• WHAT THIS TASK INVOLVES
Give back all the data exactly, line by line.

• COLLECTED DATA
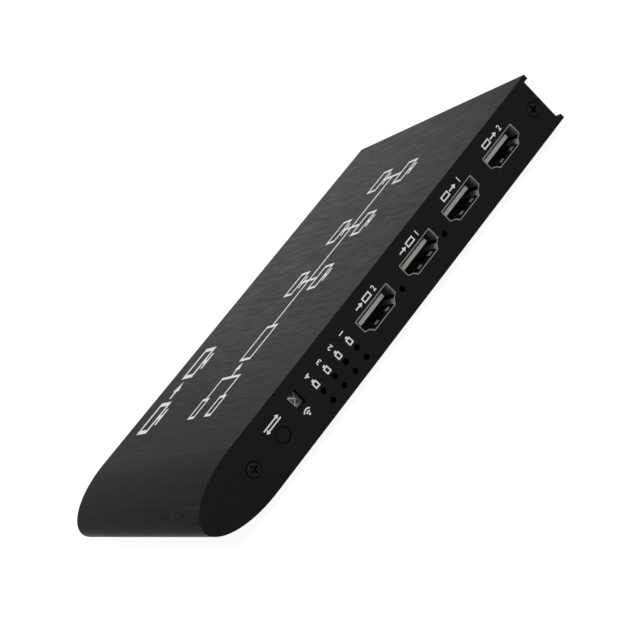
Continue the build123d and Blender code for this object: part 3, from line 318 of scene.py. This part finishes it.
# One finish for each material slot of the record, with what it gives the eye
FINISHES = {
    "case_aluminium": brushed_case(),
    "plate_black": blasted_plate(),
    # Steel, black zinc: as dark as the plate, and glossier
    "screw_black": grained("black_zinc_steel", "#151617", "#232425",
                           grain_mm=0.4, relief_mm=0.004, roughness=0.38, metallic=1.0),
    # Nitrile rubber, moulded: dull, nearly black
    "foot_rubber": grained("nitrile_rubber_moulded", "#141414", "#1d1d1d",
                           grain_mm=0.4, relief_mm=0.02, roughness=0.8, specular=0.3),
    "board_mask": board_mask(),
    # Polyester film, satin: a thin black sheet with a soft gloss
    "film_plastic": grained("polyester_film_satin", "#101112", "#17181a",
                            grain_mm=1.5, relief_mm=0.002, roughness=0.4, specular=0.4),
    "plated_steel": stamped_steel(),
    "tongue_plastic": moulded_tongue(),
    # Phosphor bronze, gold-plated thinly: small glints of a pale, greyish yellow
    "contact_gold": grained("gold_plated_bronze", "#a59a80", "#b8ad94",
                            grain_mm=0.3, relief_mm=0.001, roughness=0.35, metallic=1.0),
    # Polyester, moulded black: even, with a low gloss
    "jack_plastic": grained("polyester_moulded_black", "#121314", "#191a1b",
                            grain_mm=0.3, relief_mm=0.006, roughness=0.5, specular=0.35),
    # ABS, moulded with a fine spark-eroded skin: black and satin
    "button_plastic": grained("abs_moulded_black", "#101112", "#161718",
                              grain_mm=0.2, relief_mm=0.004, roughness=0.5, specular=0.08),
    # Epoxy lens, tinted smoke: black while it is off
    "lamp_resin": grained("epoxy_cast_smoke", "#0b0b0c", "#121213",
                          grain_mm=0.8, relief_mm=0.001, roughness=0.2, specular=0.2),
    # Epoxy that lets only infrared through: a smoky grey with a trace of violet, slightly glossy
    "receiver_resin": grained("epoxy_moulded_infrared", "#77757b", "#858389",
                              grain_mm=0.6, relief_mm=0.001, roughness=0.3),
    # Epoxy moulding compound: a dull charcoal with a fine speckle
    "chip_resin": grained("epoxy_compound_moulded", "#1c1c1d", "#2a2a2b",
                          grain_mm=0.15, relief_mm=0.006, roughness=0.6),
    # Aluminium, extruded and bead-blasted: pale grey
    "sink_aluminium": grained("aluminium_extruded_blasted", "#8e9093", "#a4a6a9",
                              grain_mm=0.3, relief_mm=0.008, roughness=0.45, metallic=1.0),
    # Silicone pad, calendered: soft blue-grey
    "pad_silicone": grained("silicone_pad_calendered", "#6f7f8c", "#7d8d9a",
                            grain_mm=0.6, relief_mm=0.01, roughness=0.75),
    # Steel can, nickel-plated and drawn: smooth and bright
    "crystal_steel": grained("nickel_plated_steel_drawn", "#9a9a98", "#b0b0ad",
                             grain_mm=2.0, relief_mm=0.002, roughness=0.22, metallic=1.0),
    # Ferrite, pressed and sintered: dark, dull and slightly brown
    "ferrite": grained("ferrite_sintered", "#252322", "#312f2d",
                       grain_mm=0.2, relief_mm=0.012, roughness=0.7),
    # Aluminium can, drawn: bright silver
    "can_aluminium": grained("aluminium_can_drawn", "#a5a7a9", "#bbbdbf",
                             grain_mm=1.5, relief_mm=0.002, roughness=0.3, metallic=1.0),
}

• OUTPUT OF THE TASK
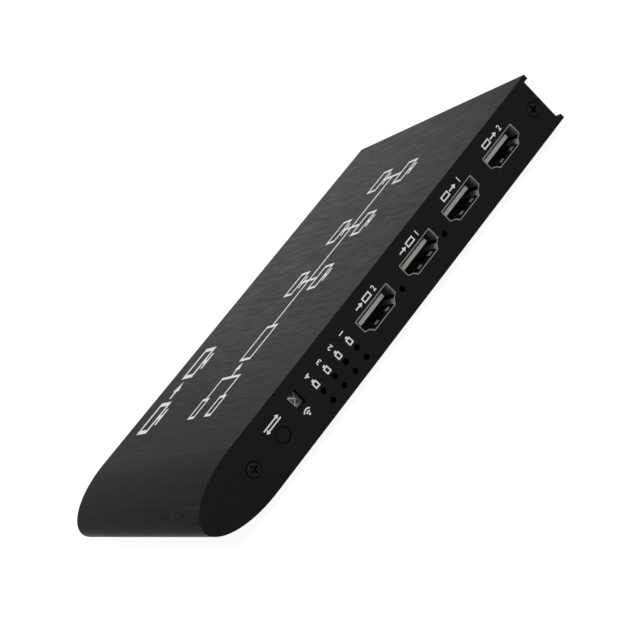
Continue the build123d and Blender code for this object: part 3, from line 318 of scene.py. This part finishes it.
# One finish for each material slot of the record, with what it gives the eye
FINISHES = {
    "case_aluminium": brushed_case(),
    "plate_black": blasted_plate(),
    # Steel, black zinc: as dark as the plate, and glossier
    "screw_black": grained("black_zinc_steel", "#151617", "#232425",
                           grain_mm=0.4, relief_mm=0.004, roughness=0.38, metallic=1.0),
    # Nitrile rubber, moulded: dull, nearly black
    "foot_rubber": grained("nitrile_rubber_moulded", "#141414", "#1d1d1d",
                           grain_mm=0.4, relief_mm=0.02, roughness=0.8, specular=0.3),
    "board_mask": board_mask(),
    # Polyester film, satin: a thin black sheet with a soft gloss
    "film_plastic": grained("polyester_film_satin", "#101112", "#17181a",
                            grain_mm=1.5, relief_mm=0.002, roughness=0.4, specular=0.4),
    "plated_steel": stamped_steel(),
    "tongue_plastic": moulded_tongue(),
    # Phosphor bronze, gold-plated thinly: small glints of a pale, greyish yellow
    "contact_gold": grained("gold_plated_bronze", "#a59a80", "#b8ad94",
                            grain_mm=0.3, relief_mm=0.001, roughness=0.35, metallic=1.0),
    # Polyester, moulded black: even, with a low gloss
    "jack_plastic": grained("polyester_moulded_black", "#121314", "#191a1b",
                            grain_mm=0.3, relief_mm=0.006, roughness=0.5, specular=0.35),
    # ABS, moulded with a fine spark-eroded skin: black and satin
    "button_plastic": grained("abs_moulded_black", "#101112", "#161718",
                              grain_mm=0.2, relief_mm=0.004, roughness=0.5, specular=0.08),
    # Epoxy lens, tinted smoke: black while it is off
    "lamp_resin": grained("epoxy_cast_smoke", "#0b0b0c", "#121213",
                          grain_mm=0.8, relief_mm=0.001, roughness=0.2, specular=0.2),
    # Epoxy that lets only infrared through: a smoky grey with a trace of violet, slightly glossy
    "receiver_resin": grained("epoxy_moulded_infrared", "#77757b", "#858389",
                              grain_mm=0.6, relief_mm=0.001, roughness=0.3),
    # Epoxy moulding compound: a dull charcoal with a fine speckle
    "chip_resin": grained("epoxy_compound_moulded", "#1c1c1d", "#2a2a2b",
                          grain_mm=0.15, relief_mm=0.006, roughness=0.6),
    # Aluminium, extruded and bead-blasted: pale grey
    "sink_aluminium": grained("aluminium_extruded_blasted", "#8e9093", "#a4a6a9",
                              grain_mm=0.3, relief_mm=0.008, roughness=0.45, metallic=1.0),
    # Silicone pad, calendered: soft blue-grey
    "pad_silicone": grained("silicone_pad_calendered", "#6f7f8c", "#7d8d9a",
                            grain_mm=0.6, relief_mm=0.01, roughness=0.75),
    # Steel can, nickel-plated and drawn: smooth and bright
    "crystal_steel": grained("nickel_plated_steel_drawn", "#9a9a98", "#b0b0ad",
                             grain_mm=2.0, relief_mm=0.002, roughness=0.22, metallic=1.0),
    # Ferrite, pressed and sintered: dark, dull and slightly brown
    "ferrite": grained("ferrite_sintered", "#252322", "#312f2d",
                       grain_mm=0.2, relief_mm=0.012, roughness=0.7),
    # Aluminium can, drawn: bright silver
    "can_aluminium": grained("aluminium_can_drawn", "#a5a7a9", "#bbbdbf",
                             grain_mm=1.5, relief_mm=0.002, roughness=0.3, metallic=1.0),
}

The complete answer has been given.